Seulement lorsque le gouvernement turc a menacé d’étendre ses opérations dans les parties restantes du Kurdistan syrien – allant jusqu’à appeler une attaque contre les forces américaines – a fait l’administration Trump pousser en arrière . Rencontrant des responsables turcs, Tillerson a annoncé que les forces américaines resteraient à Manbij, une ville que les forces dirigées par les Kurdes avaient auparavant aidé à libérer de l’État islamique.
 
Alors que les tensions montaient entre les gouvernements américain et turc, l’administration Trump faisait face à un autre défi majeur. En février, les forces pro-syriennes soutenues par des agents russes ont lancé une attaque contre les forces dirigées par les Kurdes dans l’est de la Syrie. Les responsables américains, qui étaient au courant de la participation éventuelle de la Russie, ont décidé de riposter par des frappes aériennes , tuant des centaines de personnes, dont des dizaines de Russes.
 
L’incident, qui aurait facilement pu dégénérer, a montré à quel point le conflit pouvait mener les Etats-Unis et la Russie à la bataille. Et cela a porté les menaces existentielles auxquelles les Kurdes syriens continuent de se heurter alors qu’ils poursuivent leur révolution sociale. Non seulement ils sont menacés d’anéantissement par le gouvernement turc, mais ils savent aussi qu’Assad n’a aucune intention de laisser la révolution réussir. Sans le soutien limité de l’armée américaine, ils pourraient déjà faire face à des invasions sur plusieurs fronts.

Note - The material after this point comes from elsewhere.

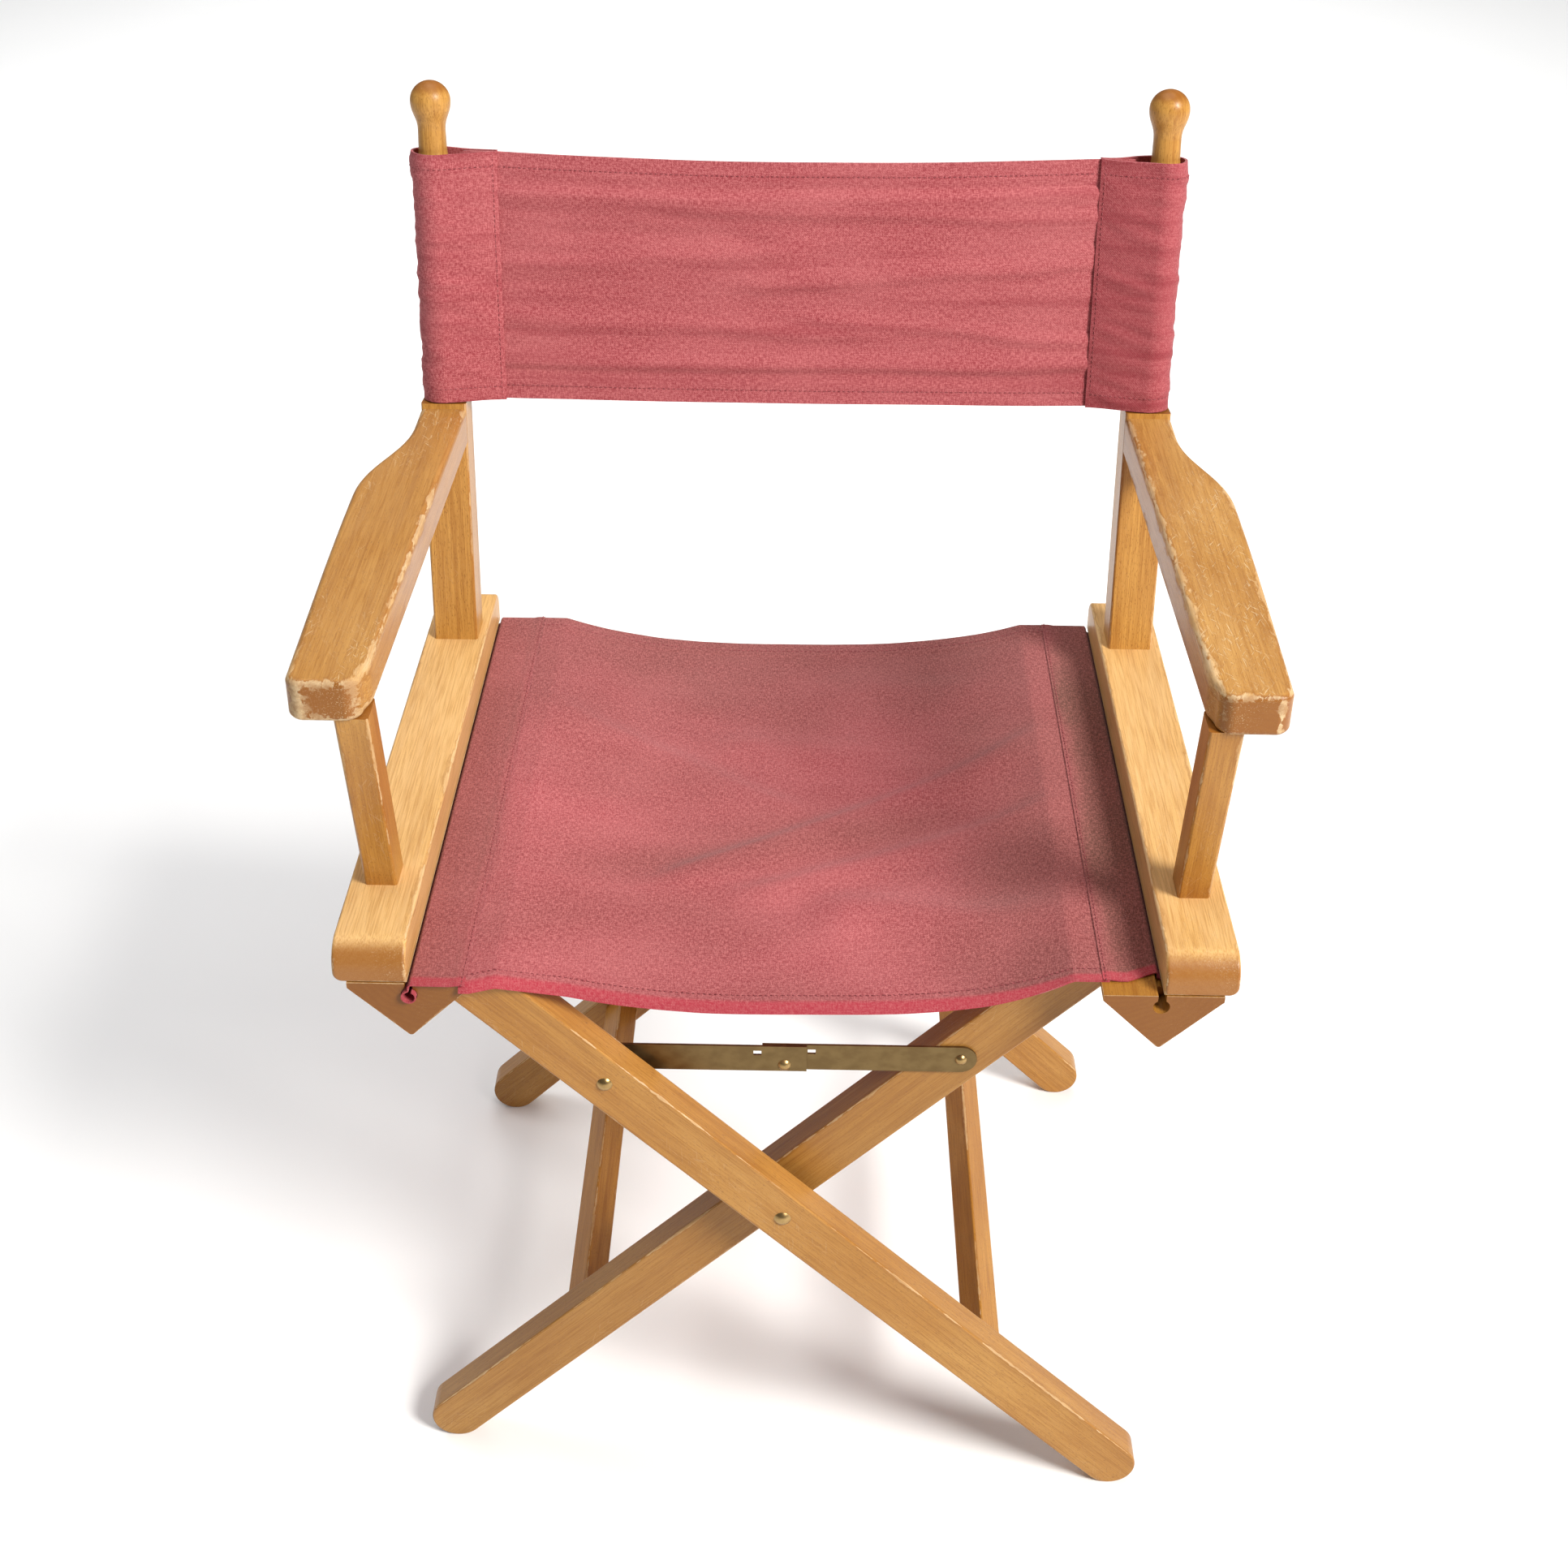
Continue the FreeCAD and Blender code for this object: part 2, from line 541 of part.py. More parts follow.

Que se passe-t-il ensuite?
Alors que les forces syriennes turques et pro-régime testent l’engagement de l’administration Trump dans son partenariat avec les Kurdes syriens, les responsables à Washington sont maintenant engagés dans un débat houleux sur ce qu’il faut faire ensuite. Alors qu’ils sont largement d’accord que la guerre contre l’EIIL se termine, ils sont en désaccord sur la question de savoir s’ils devraient rester directement impliqués dans la guerre en Syrie.
 
En janvier, le responsable du département d’Etat, David Satterfield, a déclaré à un comité du Congrès que « le président s’est engagé, sur le plan de la stratégie, à ne pas quitter la Syrie. Nous n’allons pas déclarer la victoire et partir. « Le secrétaire d’Etat Tillerson a confirmé la décision, annonçant que les Etats-Unis » maintiendraient une présence militaire en Syrie « .
 
Dans le même temps, de nombreux fonctionnaires ont commencé à insister sur le fait qu’il était temps de commencer à se préparer à quitter la Syrie. En février, l’ancien ambassadeur américain en Syrie, Robert Ford, a mis en garde un comité du Congrès contre toute forme d’engagement militaire à long terme des Etats-Unis. « En fin de compte, nos alliés arabes syriens et kurdes doivent conclure un accord avec Assad« , a déclaré Ford. « À moins que nous soyons prêts pour une présence militaire indéfinie, cet accord sera en grande partie aux conditions d’Assad parce qu’il nous attendra dehors. »
 
Ford était particulièrement préoccupé par la façon dont l’alliance américano-kurde aurait un impact sur les relations américaines avec la Turquie et la politique américaine envers l’Iran. Il a conseillé au Congrès d’examiner attentivement les priorités américaines dans la région.
 
« Si c’est la priorité des Etats-Unis d’utiliser les forces kurdes syriennes comme un marteau contre l’Etat islamique, alors il sera beaucoup plus difficile de travailler avec la Turquie sur le problème de l’Iran« , a-t-il dit. « D’un autre côté, si nous décidons que la priorité devrait maintenant être l’Iran, alors nous devons trouver un moyen de parvenir à un accord avec la Turquie.« 
 
Au sein de l’administration Trump, les fonctionnaires réfléchissent aux mêmes problèmes. Certains hauts responsables veulent que les Kurdes syriens concluent un accord avec Assad afin qu’ils puissent retirer les forces américaines de la région et tenter un rapprochement avec la Turquie. D’autres disent qu’ils devraient continuer à travailler avec les forces dirigées par les Kurdes pour maintenir la pression sur Assad tout en contestant plus directement la participation iranienne et russe.
 
Jusqu’à présent, les hard-liners ont le dessus, convaincant Trump qu’il doit garder les forces américaines dans la région. Mais on ne sait pas combien de temps ils seront en mesure de maintenir leur position.
 
En fin de compte, la principale question est de savoir si l’administration Trump continuera à soutenir les forces qui ont joué un rôle clé dans le renversement du groupe État islamique tout en ouvrant la voie à une avancée majeure dans la lutte pour la libération kurde. En fin de compte, la décision de Trump pourrait bien déterminer si l’expérience démocratique la plus prometteuse au Moyen-Orient sera autorisée à survivre.